Ernesto Laclau and Chantal Mouffe

Post-Marxism / radical democracy

The founding text of 'post-Marxism' and of radical-democratic theory. Laclau and Mouffe break with the Marxist assumption that class and economics determine politics, arguing instead that political identities and alliances are constructed through discourse and 'hegemonic' struggle. They call for a left politics that links many democratic demands — feminist, ecological, anti-racist, as well as worker — into a shared project rather than privileging class. Hugely influential on the contemporary left, including movements and parties from Podemos to the new populist left.

About the author

Ernesto Laclau (1935–2014) was an Argentine political theorist; Chantal Mouffe (b. 1943) is a Belgian political theorist, both long based in Britain. Their collaboration founded post-Marxist 'radical democracy'; Mouffe went on to develop 'agonistic' democratic theory and to influence left-populist movements across Europe and Latin America.

Synopsis

Drawing on Gramsci's hegemony and on poststructuralist theory, Laclau and Mouffe argue that social identities and interests are not fixed by economic position but articulated through political discourse. There is no privileged revolutionary subject; instead, a 'chain of equivalence' can link diverse struggles into a counter-hegemonic bloc. They propose a 'radical and plural democracy' that deepens liberal-democratic values rather than discarding them.

Core passage idea

Paraphrase · Modern copyrighted work

Laclau and Mouffe argue that political identities are not given by economic class but constructed through discourse and hegemonic struggle — so the left's task is to link diverse democratic demands into a shared project.

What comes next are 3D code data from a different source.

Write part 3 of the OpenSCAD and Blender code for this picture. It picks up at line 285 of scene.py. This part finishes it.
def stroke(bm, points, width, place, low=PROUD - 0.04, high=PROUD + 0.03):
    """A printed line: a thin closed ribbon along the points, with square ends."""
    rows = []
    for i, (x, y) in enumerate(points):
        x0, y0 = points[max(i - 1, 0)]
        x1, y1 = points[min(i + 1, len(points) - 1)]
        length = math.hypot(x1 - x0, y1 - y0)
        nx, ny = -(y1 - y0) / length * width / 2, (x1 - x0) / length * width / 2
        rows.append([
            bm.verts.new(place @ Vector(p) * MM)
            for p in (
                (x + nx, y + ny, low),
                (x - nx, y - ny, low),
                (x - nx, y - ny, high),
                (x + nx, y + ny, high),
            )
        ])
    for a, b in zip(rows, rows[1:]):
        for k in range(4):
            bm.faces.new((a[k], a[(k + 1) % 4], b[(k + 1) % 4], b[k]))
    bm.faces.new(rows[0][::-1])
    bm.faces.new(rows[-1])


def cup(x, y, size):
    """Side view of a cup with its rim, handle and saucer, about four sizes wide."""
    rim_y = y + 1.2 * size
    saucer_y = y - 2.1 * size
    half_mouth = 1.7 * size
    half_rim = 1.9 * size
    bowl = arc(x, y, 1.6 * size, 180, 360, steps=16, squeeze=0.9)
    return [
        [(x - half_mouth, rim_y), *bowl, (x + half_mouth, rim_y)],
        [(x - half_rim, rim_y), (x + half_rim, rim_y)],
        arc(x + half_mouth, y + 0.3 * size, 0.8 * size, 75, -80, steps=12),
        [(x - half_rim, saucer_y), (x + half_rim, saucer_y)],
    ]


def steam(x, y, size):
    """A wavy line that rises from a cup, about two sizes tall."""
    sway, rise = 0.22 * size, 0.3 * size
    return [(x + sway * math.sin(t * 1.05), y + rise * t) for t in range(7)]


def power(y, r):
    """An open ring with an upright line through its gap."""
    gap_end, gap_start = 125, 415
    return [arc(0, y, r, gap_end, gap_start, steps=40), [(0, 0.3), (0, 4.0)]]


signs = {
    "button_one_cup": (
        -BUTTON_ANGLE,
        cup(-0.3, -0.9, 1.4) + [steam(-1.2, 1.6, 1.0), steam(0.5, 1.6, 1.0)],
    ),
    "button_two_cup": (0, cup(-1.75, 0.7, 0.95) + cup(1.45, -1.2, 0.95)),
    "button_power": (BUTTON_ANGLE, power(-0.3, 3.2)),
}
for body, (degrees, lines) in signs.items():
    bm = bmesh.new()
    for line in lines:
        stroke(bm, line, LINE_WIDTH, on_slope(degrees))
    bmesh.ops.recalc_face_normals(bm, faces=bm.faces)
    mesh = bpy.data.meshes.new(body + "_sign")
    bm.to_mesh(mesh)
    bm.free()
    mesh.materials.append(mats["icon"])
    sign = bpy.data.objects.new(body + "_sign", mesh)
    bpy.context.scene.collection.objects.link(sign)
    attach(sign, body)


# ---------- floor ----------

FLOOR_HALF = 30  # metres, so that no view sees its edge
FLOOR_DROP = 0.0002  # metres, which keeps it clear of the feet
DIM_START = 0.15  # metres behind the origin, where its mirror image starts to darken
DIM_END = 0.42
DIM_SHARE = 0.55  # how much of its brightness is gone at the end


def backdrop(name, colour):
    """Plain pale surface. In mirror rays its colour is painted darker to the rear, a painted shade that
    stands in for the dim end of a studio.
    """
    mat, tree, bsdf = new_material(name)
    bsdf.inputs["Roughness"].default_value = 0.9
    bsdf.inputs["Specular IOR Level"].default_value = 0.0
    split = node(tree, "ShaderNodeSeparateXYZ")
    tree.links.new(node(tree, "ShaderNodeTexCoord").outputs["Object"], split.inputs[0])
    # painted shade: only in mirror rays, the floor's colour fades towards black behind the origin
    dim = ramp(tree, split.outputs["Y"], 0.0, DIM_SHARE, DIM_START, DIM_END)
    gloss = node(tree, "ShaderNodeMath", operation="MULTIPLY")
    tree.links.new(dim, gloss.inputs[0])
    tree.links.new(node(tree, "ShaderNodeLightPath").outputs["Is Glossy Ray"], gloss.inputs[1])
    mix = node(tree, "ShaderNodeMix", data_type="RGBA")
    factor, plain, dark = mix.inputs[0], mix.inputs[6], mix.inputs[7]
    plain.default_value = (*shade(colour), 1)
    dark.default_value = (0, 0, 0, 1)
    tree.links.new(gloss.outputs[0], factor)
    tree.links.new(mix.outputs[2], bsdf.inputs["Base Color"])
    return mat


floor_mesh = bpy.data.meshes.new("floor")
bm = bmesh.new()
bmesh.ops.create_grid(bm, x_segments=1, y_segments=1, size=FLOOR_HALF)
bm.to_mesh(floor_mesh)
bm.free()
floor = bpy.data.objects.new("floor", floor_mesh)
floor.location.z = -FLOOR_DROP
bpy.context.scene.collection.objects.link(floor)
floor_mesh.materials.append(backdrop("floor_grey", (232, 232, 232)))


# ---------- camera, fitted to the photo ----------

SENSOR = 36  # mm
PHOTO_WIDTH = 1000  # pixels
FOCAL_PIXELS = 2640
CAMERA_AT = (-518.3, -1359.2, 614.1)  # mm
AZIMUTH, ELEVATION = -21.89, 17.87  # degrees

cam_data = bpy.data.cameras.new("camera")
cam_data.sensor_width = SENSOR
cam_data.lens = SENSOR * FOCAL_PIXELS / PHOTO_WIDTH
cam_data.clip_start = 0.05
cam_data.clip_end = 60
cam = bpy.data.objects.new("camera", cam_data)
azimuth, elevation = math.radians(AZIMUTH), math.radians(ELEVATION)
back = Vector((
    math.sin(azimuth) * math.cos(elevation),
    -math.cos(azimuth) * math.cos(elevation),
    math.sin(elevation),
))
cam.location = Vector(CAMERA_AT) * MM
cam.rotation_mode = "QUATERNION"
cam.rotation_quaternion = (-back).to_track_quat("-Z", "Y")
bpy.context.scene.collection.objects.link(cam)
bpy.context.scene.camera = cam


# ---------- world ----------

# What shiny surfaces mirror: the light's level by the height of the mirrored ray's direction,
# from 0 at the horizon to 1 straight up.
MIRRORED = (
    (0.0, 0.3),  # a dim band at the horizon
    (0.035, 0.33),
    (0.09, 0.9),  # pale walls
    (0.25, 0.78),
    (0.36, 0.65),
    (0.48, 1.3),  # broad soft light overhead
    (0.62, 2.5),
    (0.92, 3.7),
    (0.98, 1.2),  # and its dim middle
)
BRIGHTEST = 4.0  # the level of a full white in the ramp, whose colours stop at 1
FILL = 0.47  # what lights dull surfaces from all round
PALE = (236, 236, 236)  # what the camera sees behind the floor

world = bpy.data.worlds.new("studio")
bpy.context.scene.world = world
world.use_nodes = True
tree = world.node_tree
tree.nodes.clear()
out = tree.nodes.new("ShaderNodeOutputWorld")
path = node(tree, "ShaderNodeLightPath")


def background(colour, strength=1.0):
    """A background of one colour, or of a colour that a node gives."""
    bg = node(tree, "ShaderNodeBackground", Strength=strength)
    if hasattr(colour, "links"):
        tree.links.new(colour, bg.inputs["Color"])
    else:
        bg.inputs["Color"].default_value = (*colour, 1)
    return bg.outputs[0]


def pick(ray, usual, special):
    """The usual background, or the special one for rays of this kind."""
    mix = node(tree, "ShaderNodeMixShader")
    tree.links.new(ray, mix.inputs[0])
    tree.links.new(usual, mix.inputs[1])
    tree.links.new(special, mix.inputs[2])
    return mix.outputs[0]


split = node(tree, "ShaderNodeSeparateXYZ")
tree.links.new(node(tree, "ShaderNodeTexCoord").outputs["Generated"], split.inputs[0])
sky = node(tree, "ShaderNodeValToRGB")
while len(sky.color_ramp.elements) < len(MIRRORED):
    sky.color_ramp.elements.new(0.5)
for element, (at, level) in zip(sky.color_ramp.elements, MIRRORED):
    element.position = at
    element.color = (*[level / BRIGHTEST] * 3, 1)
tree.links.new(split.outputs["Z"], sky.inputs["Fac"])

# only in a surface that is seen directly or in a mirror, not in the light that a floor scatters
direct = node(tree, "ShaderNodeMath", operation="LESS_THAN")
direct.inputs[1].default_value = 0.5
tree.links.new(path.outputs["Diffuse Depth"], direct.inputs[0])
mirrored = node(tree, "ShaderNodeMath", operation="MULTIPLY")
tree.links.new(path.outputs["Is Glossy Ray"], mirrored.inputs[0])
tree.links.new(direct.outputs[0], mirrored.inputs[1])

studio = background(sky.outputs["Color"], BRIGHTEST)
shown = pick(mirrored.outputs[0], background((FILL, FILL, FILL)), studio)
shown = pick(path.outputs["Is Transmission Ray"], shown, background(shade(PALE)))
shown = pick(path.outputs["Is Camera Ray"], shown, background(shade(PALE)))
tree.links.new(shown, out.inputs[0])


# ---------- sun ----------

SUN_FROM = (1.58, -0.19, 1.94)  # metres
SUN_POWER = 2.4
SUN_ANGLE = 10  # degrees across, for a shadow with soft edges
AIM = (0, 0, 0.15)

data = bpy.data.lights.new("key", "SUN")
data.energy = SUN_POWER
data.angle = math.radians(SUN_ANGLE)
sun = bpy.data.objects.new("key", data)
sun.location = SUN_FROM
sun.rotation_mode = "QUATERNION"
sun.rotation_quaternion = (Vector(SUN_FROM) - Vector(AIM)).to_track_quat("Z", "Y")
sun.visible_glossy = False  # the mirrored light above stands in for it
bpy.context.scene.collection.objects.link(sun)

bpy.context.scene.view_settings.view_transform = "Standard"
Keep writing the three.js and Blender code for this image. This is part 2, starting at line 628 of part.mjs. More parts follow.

By severing politics from economic determinism, the authors reconceived left strategy around the construction of alliances among many movements rather than the primacy of the proletariat. 'Radical democracy' became a major framework for the contemporary left and its populist variants.

To avoid a bubble

Pair with orthodox Marxists who accuse the authors of abandoning materialism and class for an idealist politics of discourse, and with liberals who doubt that 'radical democracy' and endless contestation can sustain stable institutions.

Reading note

Theoretically dense and poststructuralist in idiom; read it with a guide. It is the key text for understanding post-Marxism, radical democracy, and the theory behind much of today's left populism.

Best paired with

Antonio Gramsci, Selections from the Prison Notebooks; Jan-Werner Müller, What Is Populism?